Operational risk is not new – it’s a concept that banks have been struggling with for years with varying degrees of success. But setting aside capital against the risk of loss from human error, systems failure, or fraud is new, and of growing concern to the industry. With the Basle Accord’s capital requirements coming into effect in January 2005, banks and other financial institutions are having to face operational risk issues with a new sense of urgency. In the following roundtable discussion, brought together a number of professionals with different operational risk challenges to discuss the questions they face and the business implications of the Basle Accord.
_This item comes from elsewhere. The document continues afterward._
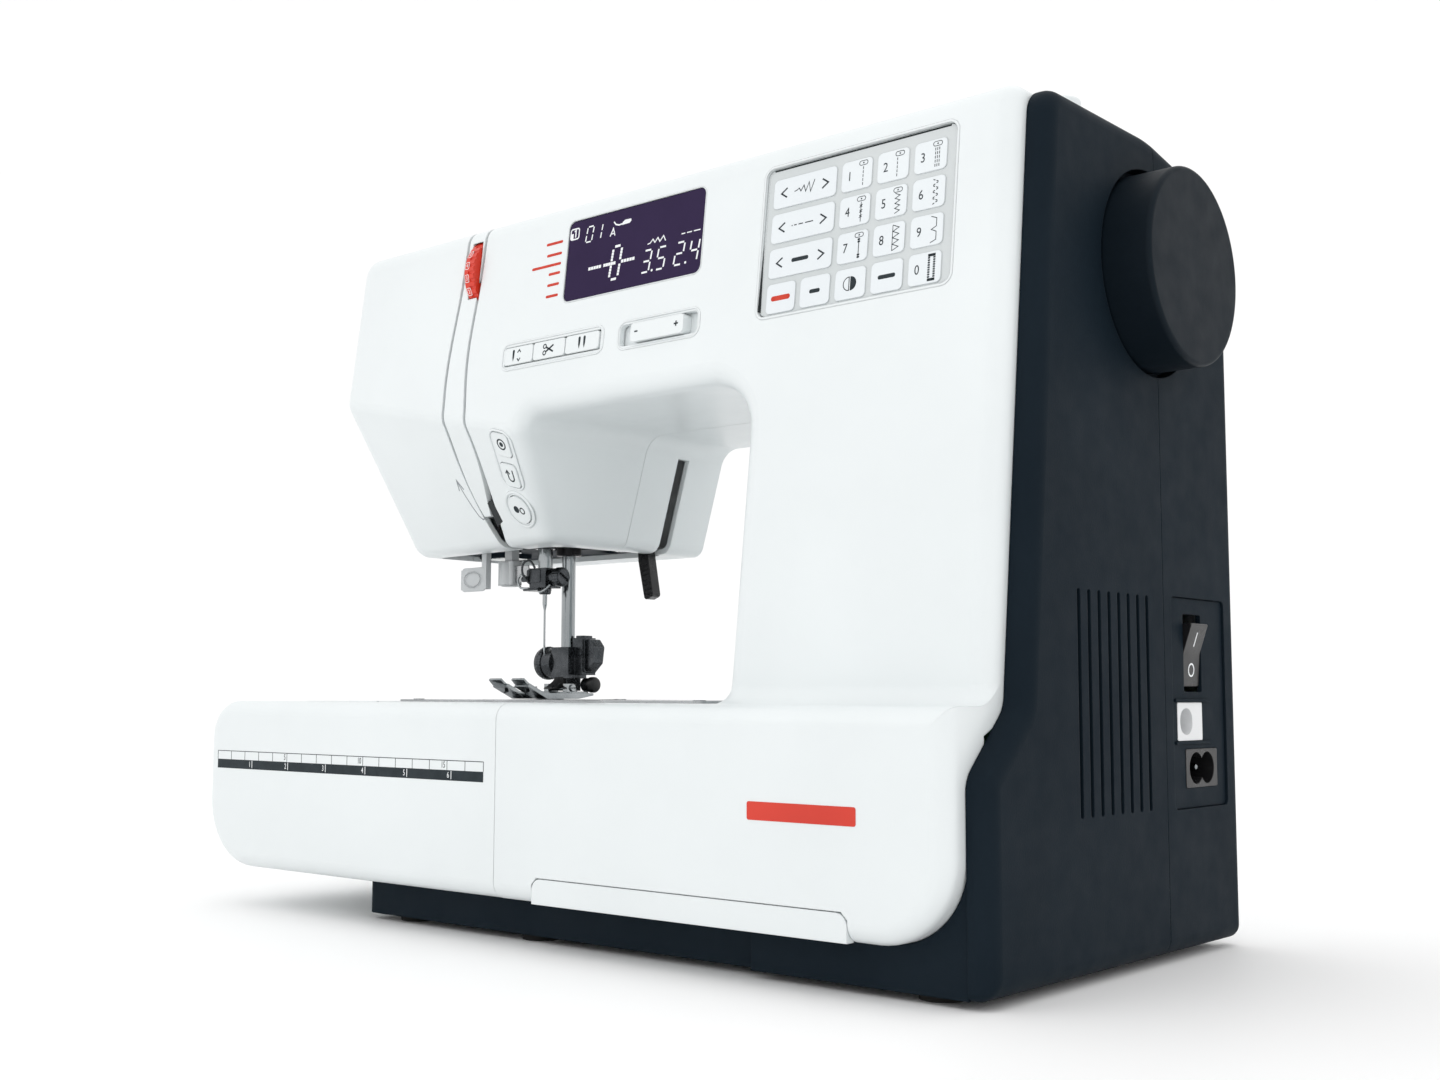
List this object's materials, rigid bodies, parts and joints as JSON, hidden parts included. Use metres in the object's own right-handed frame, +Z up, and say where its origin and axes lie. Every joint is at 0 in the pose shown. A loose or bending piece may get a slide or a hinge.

IBM’s Keith Saxton moderated

Keith Saxton

Keith Saxton: We know operational risks are growing rapidly - those related to human mistakes, fraud, and legal and regulatory issues being the most common - and I think September 11 has heightened the real focus on this issue. However, designing and implementing an effective enterprise-wide risk management and control system is one of the most difficult issues facing markets and banks today. What does it mean for the balance sheets of both small and large banks and how can they manage the effects of the Basle Accord?

Jeremy Quick: We are concerned. That's not to say we are against operational risk at all - we know that's the way firms earn money - we are anxious to ensure that firms know what sort of operational risk they are taking on. We also want to ensure they are comfortable that the level of operational risk that they take on can be handled both in terms of systems controls and also in terms of solvency.